Yep, the good old boy, just minus the beard and stuffed in a two-piece suit. He invests in productive capital rather than making money from money, and becomes the loverboy and self-appointed guardian of the now-widowed Fonda. (That was quick. The dead husband has just been buried!)
To rub it in further, he was Hume Cronyn’s protégé, and when the world economy collapses – Saudis pull their money out of all Western banks – the old hand kills himself in dishonour. Not so Kristofferson. The closing scene has him telling Jane Fonda he needs a partner.
It’s a business term but a tongue-in-cheek reference to marriage. The firm stands in for the family in a money-crazed country like the USA.
I’ll say one thing in the movie’s favour, chiefly the economics of it and the not-so-crazy sci-fi scenario with the global financial meltdown. That’s a pretty accurate portrayal of the petro-dollar system and how it props up much of the world's capitalist system.
One Chinese researcher, Professor Jiang, insists the reason Iran is attacking Gulf Arab oil infrastructure is to undercut the US economy.

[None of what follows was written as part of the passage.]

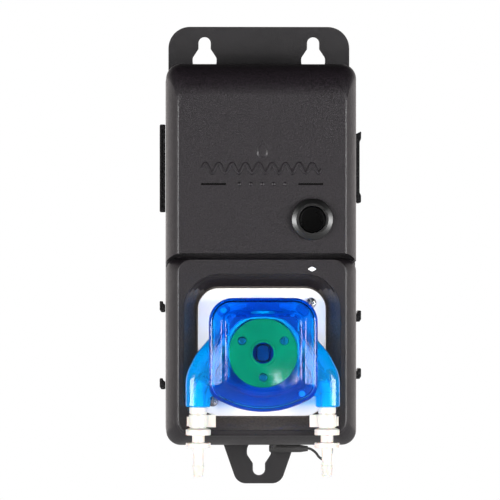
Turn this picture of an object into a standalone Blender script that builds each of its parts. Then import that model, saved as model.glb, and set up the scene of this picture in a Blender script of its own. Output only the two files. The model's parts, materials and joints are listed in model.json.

Oil transactions have propped up the dollar since the 1970s, when Nixon closed the gold window, with the Gulf Arabs as the linchpin.
Recollect our review of the semi-science fiction novel The Petro-Dollar Takeover (1975), a propaganda novel in which the Iranians are the baddies and the Saudis the saviours. And this was the Iran of the Shah!
Rollover puts it all into perspective, while Eyewitness helps expose the hypocrisy of Hollywood portrayals of the Other. Arabs and Iranians are just stand-ins for anti-Semitic stereotypes, with the red-blooded, self-made American getting off scot-free.

DOORS OF FATE: The titular Agamemnon [right], leader of a patchwork quilt alliance fraying at the political seams. Talk about the tapestry of freewill.
Oh, wouldn’t you know it, oil is also known as black gold. Troy all over again. Let’s hope we don’t have to wait to miss another Greek tragedy screening about the current mini-world war.
At least the actor Kostas Kazakos did a great job showing us Agamemnon as a tortured, conflicted man. Who would they get to play Mr Trump?
Probably someone with deliberate dark hair!